Yes. I think what this highlights is that big data is a very recent and evolving discipline. In my talk today “How many people here are actually right at the beginning and have actually no idea about big data?”- about 15% of the room actually raised their hands. When I asked how many people in the room are real experts in this field, 0% put their hand up. When I asked “Who has an element of knowledge but is a bit confused?”, nearly all the room put their hands up. And I’m seeing that from Germany to the UK to Ireland to the US to the Middle East.

What we’ve got here is a new, evolving discipline and I think that people don’t understand it. So if people are looking to get into this, great! But be prepared to actually put the effort in to understand and build your discipline, and gain an overview of the all of the different aspects.There’s data scientists, there’s IT architects, there’s people who understand data warehousing—each of those are quite disciplined and all of that coming together under the enterprise data hub is a relatively new concept.

It’s easy to understand why the data scientists just feel like everything is landing on their lap. You have the word “big data” and everyone thinks you know everything about everything. It’s a bit like—another analogy I like to use—being a mediocre violinist and you’ve played with an orchestra once or twice but you’re not that great. To your non-musical friends, you’re a genius! You know everything about the orchestra. You could conduct it, you can compose, you can write great symphonies! But you know that in the grand scheme of things you’ve got a lot to learn and I think if people are honest in big data, there are disciplines where people have a lot to learn.

There are experts out there. But the people skills as well as the technology are still evolving. It’s going to be a journey before people fully appreciate and can really use it to its full extent. That’s why companies like Cloudera are helping with training.

Another question we’re often asked is “Why are Cloudera and MongoDB (for instance) marketing themselves as partners- aren’t they doing exactly the same thing?” Would you care to clear up the confusion about the specific uses of Hadoop and NoSQL databases, and how they work together?

Very simply put, the Hadoop structure is like an operating system. It’s not actually that exciting to look at or do much with. It is a way of just scaling, computing, and storing that data. What you then have are the applications and the modules that then allow you to put data in and extract data out.

The partner companies each have specific uses; some do ETL, some do analytics. These components come together, and each of them is specialist in their own right. But it is one system. That’s why big data means different things to different people. Someone in an analytics company will say, “We’ve been doing big data for years!” and they’re not wrong.

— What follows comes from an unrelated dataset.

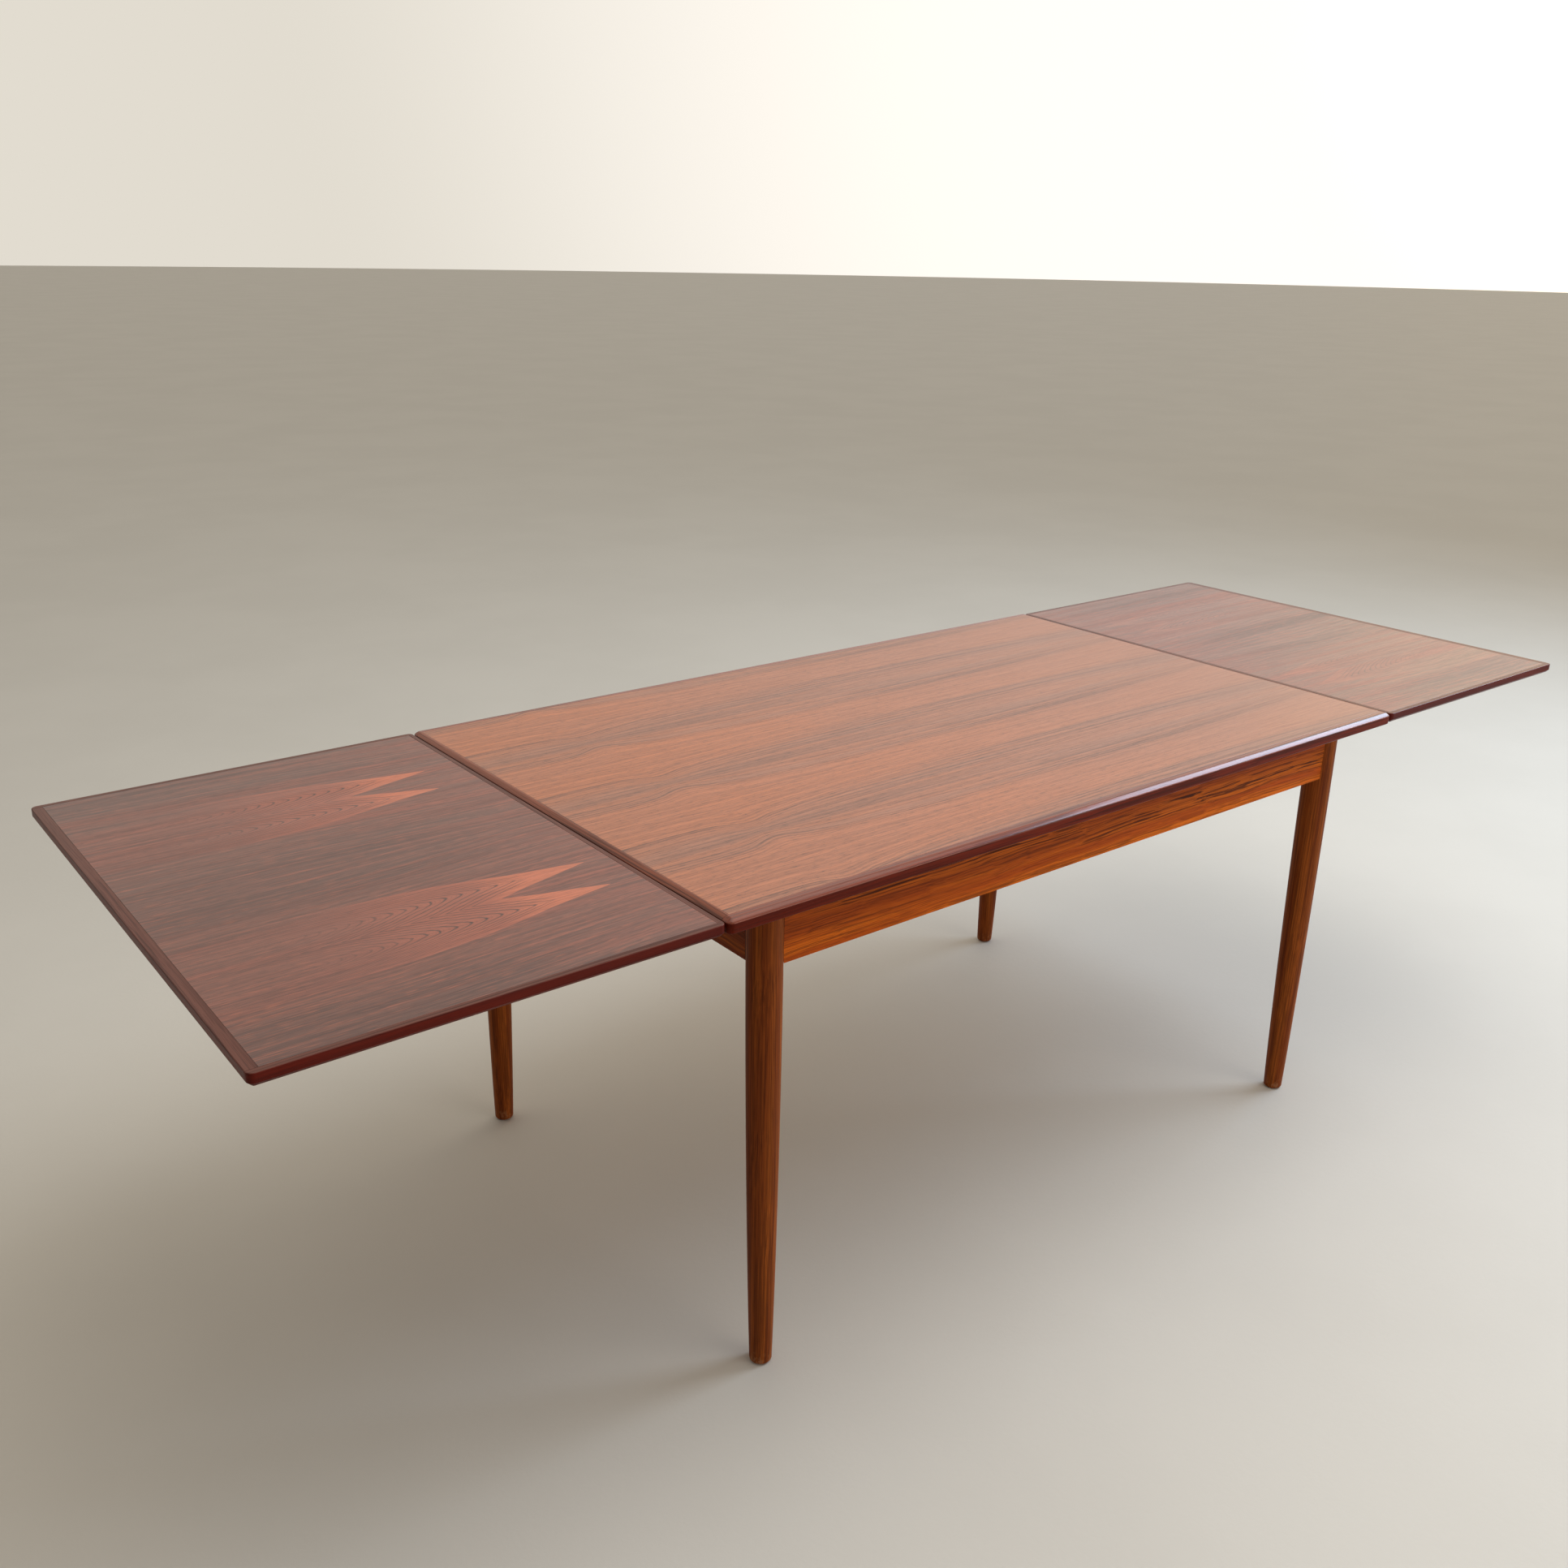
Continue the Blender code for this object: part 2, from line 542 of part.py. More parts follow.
def build_leaf(side, sx, run):
    """One leaf with its two slides, their screws and their stop pegs."""
    body = empty(side + "_leaf_slide", (sx * LEAF_INNER_X, 0, LEAF_UNDER))
    low, high = sorted((sx * LEAF_INNER_X, sx * LEAF_OUTER_X))
    ends = (LEAF_END_LIPPING, LEAF_INNER_LIPPING) if sx < 0 else (LEAF_INNER_LIPPING, LEAF_END_LIPPING)
    half = LEAF_WIDTH / 2
    prefix = side + "_leaf"
    made = edged_board(prefix, body, low, high, -half, half, LEAF_UNDER, LEAF_TOP, LEAF_LIPPING, ends,
                       "leaf_veneer", (LEAF_EDGE_RADIUS, 2), (LEAF_UNDERCUT, 1))

    shape = slide_outline(sx)
    screw = turned_mesh(prefix + "_screw", screw_profile(SLIDE_SCREW_LENGTH), SMALL_ROUND)
    sink = turned_mesh(prefix + "_screw_room", slide_screw_room(), SMALL_ROUND)
    peg_x = APRON_BACK_X - OVERTRAVEL - PEG_RADIUS
    peg_z = FRAME_TOP - PEG_DROP
    for name, sy in (("front", -1), ("back", 1)):
        slide = add(f"{prefix}_slide_{name}", outline_mesh("slide", shape, SLIDE_WIDTH), "beech",
                    (0, sy * run, 0), body)
        # each peg is on the side of its slide that faces away from the other leaf's slide
        away = sy if run == max(LEFT_SLIDE_Y, RIGHT_SLIDE_Y) else -sy
        inside = SLIDE_WIDTH * 0.6
        length = PEG_REACH + inside
        face = sy * run + away * SLIDE_WIDTH / 2
        peg_at = (sx * peg_x, face + away * (PEG_REACH - inside) / 2, peg_z)
        peg = add(f"{prefix}_stop_peg_{name}", rod_mesh("stop_peg", PEG_RADIUS, length), "beech", peg_at, body)
        peg.rotation_euler = (math.radians(90), 0, 0)
        socket = add_cutter(f"{prefix}_peg_hole_{name}",
                            rod_mesh("peg_hole", PEG_RADIUS + FIT, length + 2 * FIT), peg_at)
        socket.rotation_euler = (math.radians(90), 0, 0)
        cut(slide, socket)
        for number, along in enumerate(SLIDE_SCREWS_AT, 1):
            x = sx * (LEAF_OUTER_X - SLIDE_OUTER_INSET - along)
            at = (x, sy * run, LEAF_UNDER + SCREW_INTO_LEAF - SLIDE_SCREW_LENGTH)
            place = add(f"{prefix}_screw_{name}_{number}", screw, "steel", at, body)
            place.rotation_euler = (math.radians(180), 0, 0)
            room = add_cutter(f"{prefix}_screw_hole_{name}_{number}", sink, at)
            room.rotation_euler = (math.radians(180), 0, 0)
            cut(slide, room)
            cut(made["panel"], room)


def slide_screw_room():
    """(radius, height) of the counterbored hole for a slide screw, head end up."""
    shank, head = SCREW_RADIUS + FIT, SCREW_HEAD_RADIUS + FIT
    return [(0, 0.08), (head, 0.08), (head, -FIT - FIT), (shank, -2 * FIT - SCREW_HEAD_HEIGHT),
            (shank, -SLIDE_SCREW_LENGTH - FIT), (0, -SLIDE_SCREW_LENGTH - FIT)]


PARTS, CUTTERS = clear_scene()
build_frame()
build_centre_top()
build_leaf("left", -1, LEFT_SLIDE_Y)
build_leaf("right", 1, RIGHT_SLIDE_Y)
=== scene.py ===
"""Looks for the draw-leaf dining table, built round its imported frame.

X runs along the table, Y from front to back and Z up, in metres, as in the frame. Places are taken
from the frame's own boxes. Each finish is made of procedural nodes that read a piece's own
coordinates, so that the grain stays on its piece when a leaf slides or the centre top is lifted.
"""
from __future__ import annotations

import logging
import math
from dataclasses import dataclass
from enum import Enum
from typing import Callable, Iterable, Sequence, Union

import bmesh
import bpy
from mathutils import Matrix, Vector


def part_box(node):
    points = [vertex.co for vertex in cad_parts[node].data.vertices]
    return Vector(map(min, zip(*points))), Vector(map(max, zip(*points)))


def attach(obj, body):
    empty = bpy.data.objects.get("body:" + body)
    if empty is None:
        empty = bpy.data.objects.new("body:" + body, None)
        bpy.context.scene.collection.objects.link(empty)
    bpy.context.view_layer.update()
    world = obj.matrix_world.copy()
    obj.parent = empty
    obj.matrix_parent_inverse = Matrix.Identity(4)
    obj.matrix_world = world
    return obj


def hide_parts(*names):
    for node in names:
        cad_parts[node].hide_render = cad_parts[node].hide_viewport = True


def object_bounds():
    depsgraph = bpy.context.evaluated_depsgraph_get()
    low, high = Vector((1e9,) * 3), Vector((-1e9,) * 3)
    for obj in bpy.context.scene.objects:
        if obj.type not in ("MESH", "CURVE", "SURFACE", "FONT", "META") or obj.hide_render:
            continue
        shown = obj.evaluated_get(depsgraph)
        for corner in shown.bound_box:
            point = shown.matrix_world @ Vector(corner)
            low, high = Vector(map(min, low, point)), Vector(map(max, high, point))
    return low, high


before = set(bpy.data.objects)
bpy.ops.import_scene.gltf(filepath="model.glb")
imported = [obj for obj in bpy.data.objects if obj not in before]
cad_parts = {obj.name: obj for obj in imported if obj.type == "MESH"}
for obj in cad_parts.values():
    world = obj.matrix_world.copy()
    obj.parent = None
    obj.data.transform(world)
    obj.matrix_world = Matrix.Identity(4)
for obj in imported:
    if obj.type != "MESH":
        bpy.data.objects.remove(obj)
cad_low, cad_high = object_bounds()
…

Someone in an ETL company will say, “We’ve been doing analytics data for years,” and they’re not wrong. And somebody who’s just simply been running spreadsheets and doing a bit of analysis on a few numbers says they’ve been doing big data and they’re not completely wrong. But to scale, and to have the different volumes of data from different places is the challenge we’re facing today. That’s where the partner ecosystem comes in.

On the subject of partnerships, would you like to tell us more about the partnership between Intel and Cloudera?

It’s something both Cloudera and Intel are really excited about. The whole thing is building together an engagement that’s ultimately going to help the customer. So if you take the way that the systems are operating, 95% of the data sent today is based on Intel. We’re working with Intel on helping to improve the Hadoop’s performance, and the way that it operates at an engineering level.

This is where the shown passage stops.